Methods: sync_repo, cancel_sync_repo

One of the most common uses of an importer is to download content from an external source and inventory it in the Pulp server. The importer serves as an adapter between the Pulp server and the external repository, using whatever protocols are necessary.

While the importer is responsible for downloading the unit, it is up to Pulp to determine the absolute path on disk to store it. The importer provides a relative path for where it would like to store the unit, taking into account enough information to create a unique path. This is passed to the conduit’s init_unit call which allows Pulp to derive the absolute path on the server to store it. The path will be in the returned pulp.plugins.model.Unit object in the storage_path attribute.

Plugin implementations for repository sync will obviously vary wildly. Below is a short outline of a common sync process.

  1. Call the conduit’s get_units method to understand what units are already associated with the repository being synchronized.
  2. For each new unit to add to the Pulp server and associate with the repository, the plugin takes the following steps:
    1. Calls the conduit’s init_unit which takes unit specific metadata and allows Pulp to populate any calculated/derived values for the unit. The result of this call is an object representation of the unit.
    2. Uses the storage_path field in the returned unit to save the bits for the unit to disk.
    3. Calls the conduit’s save_unit which creates/updates Pulp’s knowledge of the content unit and creates an association between the unit and the repository
    4. If necessary, calls the conduit’s link_unit to establish any relationships between units.
  3. For units previously associated with the repository (known from get_units) that should no longer be, calls the conduit’s remove_unit to remove that association.

Note

It is valid for a unit to be purely metadata and not have a corresponding file. In these cases, simply specify a relative path of None to the init_unit call and ignore the step about using the storage_path.
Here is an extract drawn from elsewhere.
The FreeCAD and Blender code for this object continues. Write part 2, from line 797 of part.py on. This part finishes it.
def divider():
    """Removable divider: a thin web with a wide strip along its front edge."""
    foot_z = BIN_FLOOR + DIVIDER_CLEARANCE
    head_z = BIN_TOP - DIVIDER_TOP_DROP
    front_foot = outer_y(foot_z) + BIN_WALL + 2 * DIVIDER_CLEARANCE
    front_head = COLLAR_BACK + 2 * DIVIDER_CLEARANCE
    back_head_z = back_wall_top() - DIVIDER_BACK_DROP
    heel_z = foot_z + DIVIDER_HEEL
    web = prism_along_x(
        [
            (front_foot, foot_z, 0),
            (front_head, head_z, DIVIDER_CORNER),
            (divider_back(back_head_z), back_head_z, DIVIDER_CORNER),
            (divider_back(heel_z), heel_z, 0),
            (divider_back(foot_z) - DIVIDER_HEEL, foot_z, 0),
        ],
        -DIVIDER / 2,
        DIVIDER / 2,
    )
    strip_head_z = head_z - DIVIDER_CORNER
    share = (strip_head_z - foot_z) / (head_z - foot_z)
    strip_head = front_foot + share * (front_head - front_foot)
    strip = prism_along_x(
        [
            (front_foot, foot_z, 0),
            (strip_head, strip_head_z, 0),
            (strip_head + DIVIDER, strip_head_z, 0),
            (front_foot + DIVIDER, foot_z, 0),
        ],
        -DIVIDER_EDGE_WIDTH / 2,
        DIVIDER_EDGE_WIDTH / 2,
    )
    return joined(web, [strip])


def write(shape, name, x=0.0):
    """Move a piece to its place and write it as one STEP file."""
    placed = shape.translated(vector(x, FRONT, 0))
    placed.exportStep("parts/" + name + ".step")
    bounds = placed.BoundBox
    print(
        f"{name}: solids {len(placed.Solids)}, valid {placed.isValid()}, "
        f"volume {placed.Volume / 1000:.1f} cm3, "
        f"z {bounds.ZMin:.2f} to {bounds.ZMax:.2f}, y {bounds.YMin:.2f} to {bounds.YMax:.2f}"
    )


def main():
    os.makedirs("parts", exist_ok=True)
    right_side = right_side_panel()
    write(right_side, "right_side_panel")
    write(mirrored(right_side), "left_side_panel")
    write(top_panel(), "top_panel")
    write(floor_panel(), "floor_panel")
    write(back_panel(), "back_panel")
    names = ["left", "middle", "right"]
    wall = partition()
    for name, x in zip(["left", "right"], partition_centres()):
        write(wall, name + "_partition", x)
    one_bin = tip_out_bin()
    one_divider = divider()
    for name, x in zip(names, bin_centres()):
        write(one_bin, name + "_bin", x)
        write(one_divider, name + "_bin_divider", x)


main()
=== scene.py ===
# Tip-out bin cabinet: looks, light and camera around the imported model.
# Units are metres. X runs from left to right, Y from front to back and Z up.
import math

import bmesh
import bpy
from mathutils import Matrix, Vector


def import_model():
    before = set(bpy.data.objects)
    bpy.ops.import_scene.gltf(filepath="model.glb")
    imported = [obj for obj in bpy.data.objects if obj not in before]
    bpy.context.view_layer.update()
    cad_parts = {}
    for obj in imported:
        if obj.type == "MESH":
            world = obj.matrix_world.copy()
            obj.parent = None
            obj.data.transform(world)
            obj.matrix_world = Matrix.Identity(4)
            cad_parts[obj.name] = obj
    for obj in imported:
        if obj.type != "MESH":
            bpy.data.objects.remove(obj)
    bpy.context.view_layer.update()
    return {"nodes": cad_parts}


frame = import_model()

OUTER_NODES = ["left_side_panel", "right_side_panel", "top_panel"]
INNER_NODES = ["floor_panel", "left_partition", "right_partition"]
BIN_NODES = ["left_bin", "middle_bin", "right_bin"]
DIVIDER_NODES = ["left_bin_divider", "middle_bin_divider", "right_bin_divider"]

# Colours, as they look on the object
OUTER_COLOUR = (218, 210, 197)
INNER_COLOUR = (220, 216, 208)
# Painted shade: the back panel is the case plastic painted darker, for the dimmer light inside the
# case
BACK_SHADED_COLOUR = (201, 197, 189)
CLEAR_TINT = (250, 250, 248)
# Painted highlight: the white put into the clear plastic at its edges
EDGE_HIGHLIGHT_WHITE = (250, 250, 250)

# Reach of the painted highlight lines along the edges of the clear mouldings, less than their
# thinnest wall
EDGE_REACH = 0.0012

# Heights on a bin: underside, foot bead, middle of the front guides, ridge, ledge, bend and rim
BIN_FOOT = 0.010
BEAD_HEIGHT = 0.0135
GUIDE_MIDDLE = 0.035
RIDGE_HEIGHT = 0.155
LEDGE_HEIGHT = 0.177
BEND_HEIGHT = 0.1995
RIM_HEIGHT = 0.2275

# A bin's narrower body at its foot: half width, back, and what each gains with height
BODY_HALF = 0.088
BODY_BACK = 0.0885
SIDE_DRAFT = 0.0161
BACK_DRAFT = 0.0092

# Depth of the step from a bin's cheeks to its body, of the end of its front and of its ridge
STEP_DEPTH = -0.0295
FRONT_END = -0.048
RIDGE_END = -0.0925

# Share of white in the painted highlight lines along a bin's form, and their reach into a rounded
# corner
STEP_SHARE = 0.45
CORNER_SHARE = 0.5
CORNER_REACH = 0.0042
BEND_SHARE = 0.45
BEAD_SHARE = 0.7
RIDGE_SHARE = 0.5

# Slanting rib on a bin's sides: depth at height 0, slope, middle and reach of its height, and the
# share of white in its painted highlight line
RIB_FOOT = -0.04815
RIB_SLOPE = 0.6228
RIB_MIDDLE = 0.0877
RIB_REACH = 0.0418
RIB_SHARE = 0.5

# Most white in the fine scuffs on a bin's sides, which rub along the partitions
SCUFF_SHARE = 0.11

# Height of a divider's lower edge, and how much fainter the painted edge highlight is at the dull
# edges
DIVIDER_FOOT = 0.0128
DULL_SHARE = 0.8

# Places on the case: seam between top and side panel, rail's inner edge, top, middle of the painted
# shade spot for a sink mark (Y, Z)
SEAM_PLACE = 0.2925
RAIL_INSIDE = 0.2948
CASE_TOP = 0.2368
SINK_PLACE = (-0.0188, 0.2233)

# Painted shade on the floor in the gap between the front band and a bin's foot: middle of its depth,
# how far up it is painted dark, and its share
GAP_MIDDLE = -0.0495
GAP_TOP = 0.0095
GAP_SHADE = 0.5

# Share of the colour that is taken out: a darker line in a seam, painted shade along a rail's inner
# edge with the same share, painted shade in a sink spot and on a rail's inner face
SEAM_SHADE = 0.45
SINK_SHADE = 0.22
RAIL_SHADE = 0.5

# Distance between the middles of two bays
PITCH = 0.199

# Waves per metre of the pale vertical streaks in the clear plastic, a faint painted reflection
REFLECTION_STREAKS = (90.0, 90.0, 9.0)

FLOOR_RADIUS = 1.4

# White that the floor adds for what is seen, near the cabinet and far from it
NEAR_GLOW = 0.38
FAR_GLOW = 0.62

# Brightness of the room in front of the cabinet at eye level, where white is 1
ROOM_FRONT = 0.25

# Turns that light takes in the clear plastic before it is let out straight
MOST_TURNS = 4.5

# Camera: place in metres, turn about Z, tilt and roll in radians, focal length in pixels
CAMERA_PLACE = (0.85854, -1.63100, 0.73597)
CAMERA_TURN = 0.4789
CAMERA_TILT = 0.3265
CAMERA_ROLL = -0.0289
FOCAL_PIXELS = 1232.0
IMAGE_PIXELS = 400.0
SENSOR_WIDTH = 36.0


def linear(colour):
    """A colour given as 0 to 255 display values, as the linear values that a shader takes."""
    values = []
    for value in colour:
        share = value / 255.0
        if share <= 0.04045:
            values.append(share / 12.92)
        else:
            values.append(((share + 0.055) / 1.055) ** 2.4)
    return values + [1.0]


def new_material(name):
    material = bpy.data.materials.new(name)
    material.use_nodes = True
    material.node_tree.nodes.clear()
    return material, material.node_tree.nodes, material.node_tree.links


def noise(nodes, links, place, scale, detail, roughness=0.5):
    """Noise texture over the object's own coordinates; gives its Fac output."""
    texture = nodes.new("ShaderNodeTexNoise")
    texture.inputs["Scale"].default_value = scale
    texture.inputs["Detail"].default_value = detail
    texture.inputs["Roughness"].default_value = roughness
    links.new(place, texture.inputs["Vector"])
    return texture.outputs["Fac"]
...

The conduit defines a set_progress call that should be used throughout the process to update the Pulp server with details on what has been accomplished and what remains to be done. The Pulp server does not require these calls. The progress message must be JSON-serializable (primitives, lists, dictionaries) but is otherwise entirely at the discretion of the plugin writer. The most recent progress report is saved in the database and made available to users as a means to track the progress of the sync.

When implementing the sync functionality, the importer’s cancel_sync_repo method must be implemented as well. This call will be made on the same instance performing the sync, therefore it is valid to use an instance variable as a flag the sync process uses to determine if it should continue to proceed.

Upload Units

Method: upload_unit

The Pulp server provides the infrastructure for users to upload units into a repository. It is the job of the importer to take the steps necessary to:

  • Generate and save the inventoried representation of the unit.
  • Determine the appropriate relative path at which to store the unit.
  • Move the unit from the provided temporary location to the final storage path as provided by Pulp.

The conduit provides the init_unit and save_unit calls as described in Synchronize an External Respository. Refer to that section for more information on usage.

Import Units

Method: import_units

The Pulp server provides an API for selecting units to copy from one repository to another. The importer’s import_units method is called on the destination repository to handle the copy.

There are two approaches to handling this method:

  • In most cases, the unit can be shared between the two repositories. A new association is created between the destination repository and the original database representation of the unit. This approach is accomplished by simply calling the conduit’s save_unit method for each unit to be copied.
  • In certain cases, the same unit cannot be safely referenced by both repositories. A new unit must be created using the init_unit method and then saved to the repository with save_unit in the same way as in Synchronize an External Respository.

Note

Take note if which attributes on the unit are required for use when importing. It is then possible to specify in the associate request’s unit association criteria which fields should be loaded, which result in reduced RAM use during the import process, especially for units with a lot of metadata.

Remove Units

Method: remove_units

When a user unassociates units from a repository, the Pulp server will make the necessary database changes to reflect the change. The remove_units method is called on the repository’s importer to allow the importer to perform any clean up steps is may need to make, such as removing any data it may have been storing about the unit from the working directory. In most cases, this method does not need to be overridden.

Warning

This call should not remove the unit from its final location specified by Pulp. Pulp will handle the deletion of the file itself during its orphan clean up process.